QD view: feet dragging by the current administration on an issue of considerable importance to the investment companies industry means that a new Labour government offers our best hope for a solution

If you have been following the cost disclosure issue story on our website, you will know that one of the strands that the industry has been pursuing to get this sorted was a private members’ bill that was going through the House of Lords. Baroness Altmann had sought to remove investment companies from the Alternative Investment Fund Managers Directive regulation – we discussed it here.

Very unfortunately, after the bill had taken six months to work its way through the House of Lords – securing cross-party support as it did so – and was just about to be put to the House of Commons, the general election has killed the whole process. It is a case of back to square one with no guarantee even that a new version of the bill would be selected for debate within the House of Lords. I think this speaks volumes about the archaic inefficiency of our parliamentary system, but it also means that we must look for hope elsewhere.

The FCA introduced an interim measure that allowed investment companies to give more information on the breakdown of their costs. However, it says that it cannot do more until the government passes legislation to repeal and replace the EU legislation that created the cost disclosure mess.

HM Treasury should have had a rocket up its backside after the Chancellor promised action on this in his Autumn Statement.
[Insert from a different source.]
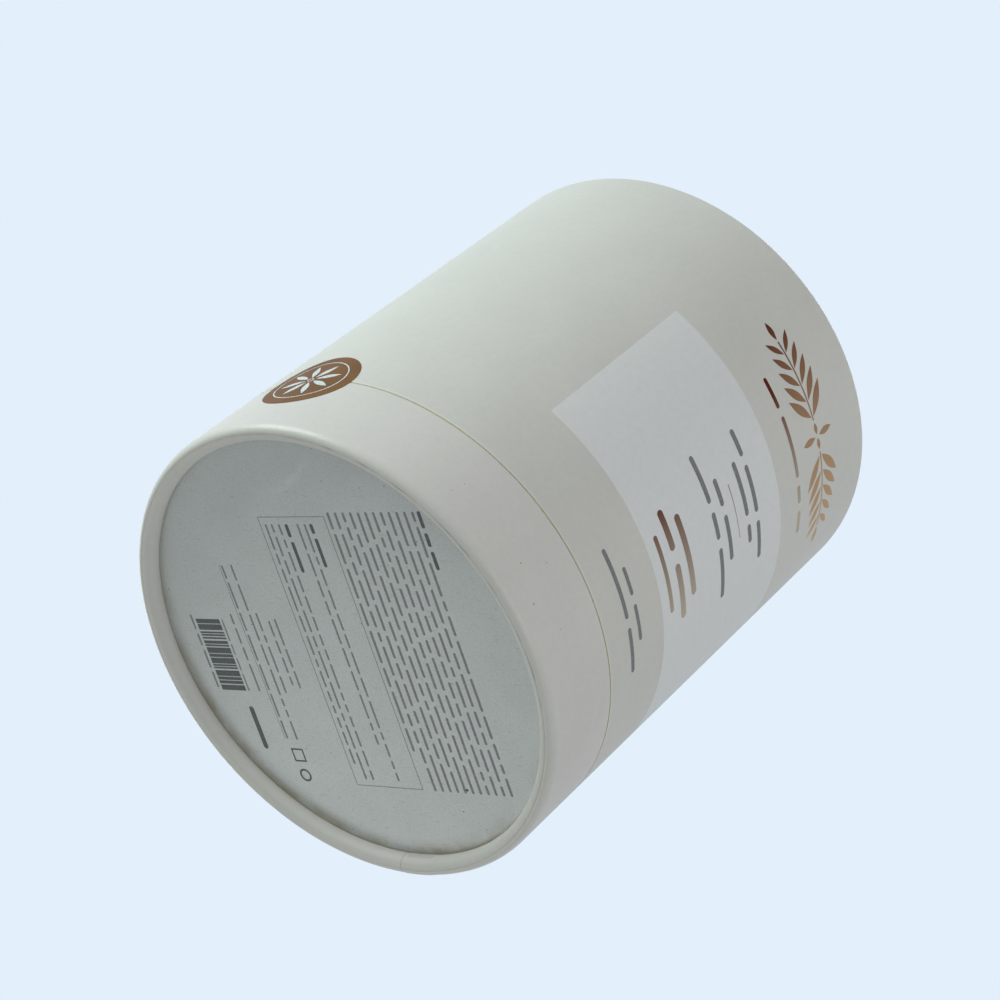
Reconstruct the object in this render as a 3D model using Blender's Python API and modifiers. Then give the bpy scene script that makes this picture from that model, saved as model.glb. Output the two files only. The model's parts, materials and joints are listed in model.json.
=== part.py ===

It did call for comments on proposed legislation in January, and you may remember that over 300 of us responded to that. However, no timetable for legislation was put forward and, as with the Baroness’s bill, the general election has introduced a new delay to this.

Much then will depend on how urgently this is viewed by the incoming administration, which – as the election seems a foregone conclusion, particularly after the never-ending series of PR disasters that the PM has managed to create since announcing it – will fall to Rachel Reeves and her team. I can’t help feeling that there is already a lot on her plate.

Richard Stone, chief executive of the AIC, called for urgent action on 23 May, saying; “There is broad cross-party support for the principle that government sets the boundaries for regulation and the FCA sets the rules. The incoming government on 5 July must prioritise finalising and passing the legislation which is already in process so that the FCA can reform cost disclosures.

The simplest solution is to remove investment companies from the scope of regulated cost disclosure – returning to the position that we had before January 2018. The government must also address the misleading way in which investment company costs are presented by wealth managers and platforms. The next government should move swiftly so the FCA can stick to its current timetable and complete its work on this by the autumn.”

The debate on the approach to cost disclosures was rekindled for a while when an article in Citywire tried to argue that the industry was seeking to hide costs from investors. Unsurprisingly, that ruffled a lot of feathers. To be absolutely clear, that is not what the industry is trying to do. We want full and detailed cost disclosure, we just do not want to confuse investors with misleading information.

The reality is that professional investors and advisers are making irrational investment decisions now, based on the optics of fund charges rather than which investment is likely to make their clients the most money. That cannot be allowed to continue.

As Ros Altmann said on 31 May: “We have an emergency: the London closed-end investment company market has become dysfunctional. Investors are selling because they think they are paying something they are not, or fund managers and wealth managers are being forced to sell for fear of offering portfolios that are optically too expensive and thus uncommercial.”